Just about anyone who has paid to fill up a gas tank can appreciate how variations in driving costs can affect an individual’s travel choices. When gas prices rise, like they did during the summer of 2008, people often find alternatives to driving in order to save money.  Some people may group their shopping and work trips, while others might dust off an old bicycle for getting around the neighborhood, and some may start using transit alternatives more often for their commute.

Variable costs like gas -- that is, costs that only increase with additional car use -- are usually the primary factor that people consider when weighing how to get to work or to their next destination.  Most other costs are either infrequent or unexpected (e.g., maintenance and repair) or fixed and the same regardless of car use (e.g., insurance, registration, car payments).  Such fixed costs are usually considered only if one is deciding whether to purchase a car in the first place, not when deciding whether or not to make a certain trip. 

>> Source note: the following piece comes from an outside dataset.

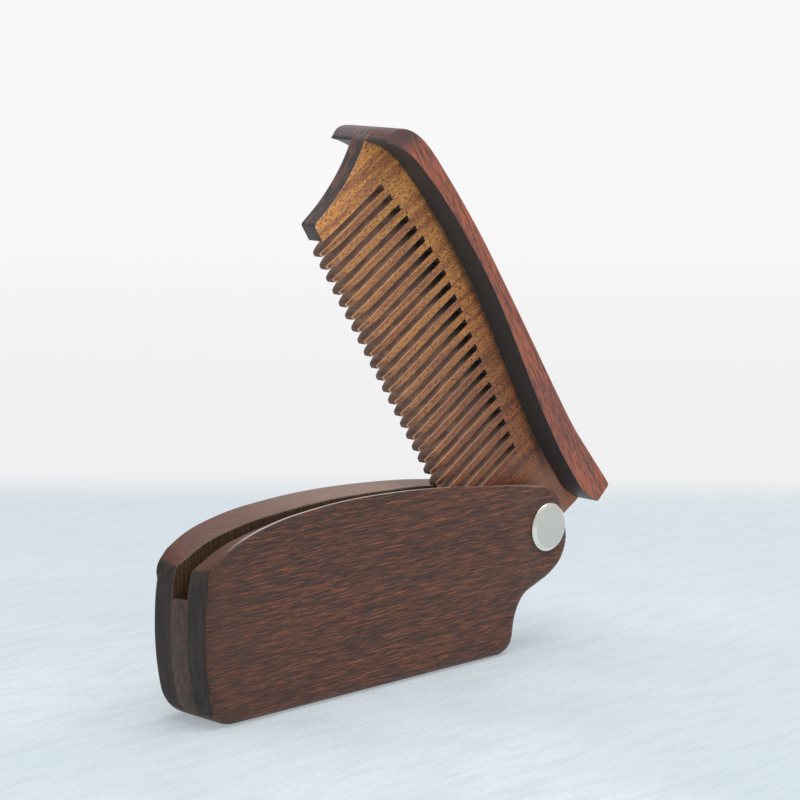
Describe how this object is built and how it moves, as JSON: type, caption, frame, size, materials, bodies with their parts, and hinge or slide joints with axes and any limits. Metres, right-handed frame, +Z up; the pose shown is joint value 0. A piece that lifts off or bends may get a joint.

Converting some of these fixed costs to variable costs can encourage drivers to internalize the real cost of driving, which might lead to forgoing some trips or a shift to non-motorized modes.  One strategy to do so is a mileage-based insurance pricing system known as “pay-as-you-drive” (PAYD) insurance. Some insurance companies offer the PAYD pricing system because accident rates and insurance claims increase with the amount of miles driven and other usage factors, which the companies track for individuals who choose to enroll. This allows car owners to swap their traditional fixed-cost insurance for a variable-cost plan, meaning the less they drive, the more they save.  A 2008 study by the Brookings Institution found that total driving could be reduced by as much as eight percent if all drivers paid for insurance by the mile.

In December 2010, California granted regulatory approval for PAYD insurance.  State Farm expected premiums would be reduced by up to 45 percent for those who rarely drive, as reported by SF.Streetsblog. In Illinois, State Farm offers a limited PAYD option for OnStar-equipped vehicles, but other programs available nationally are not yet approved in our state.

Pay-as-you-drive auto insurance helps to further many of the goals of GO TO 2040.  By converting the fixed costs of insuring a car to a variable cost, PAYD creates incentives for policyholders to conserve their auto travel.  Reducing total vehicle miles traveled, or VMT, helps to reduce congestion, encourages alternative modes like walking and transit, and improves air quality as well. Furthermore, PAYD can help to reduce household transportation costs in our region, one of the livability goals of GO TO 2040 that is also promoted through increasing commitment to public transit. By providing more options to consumers, PAYD insurance shows promise to advance both the public and private good.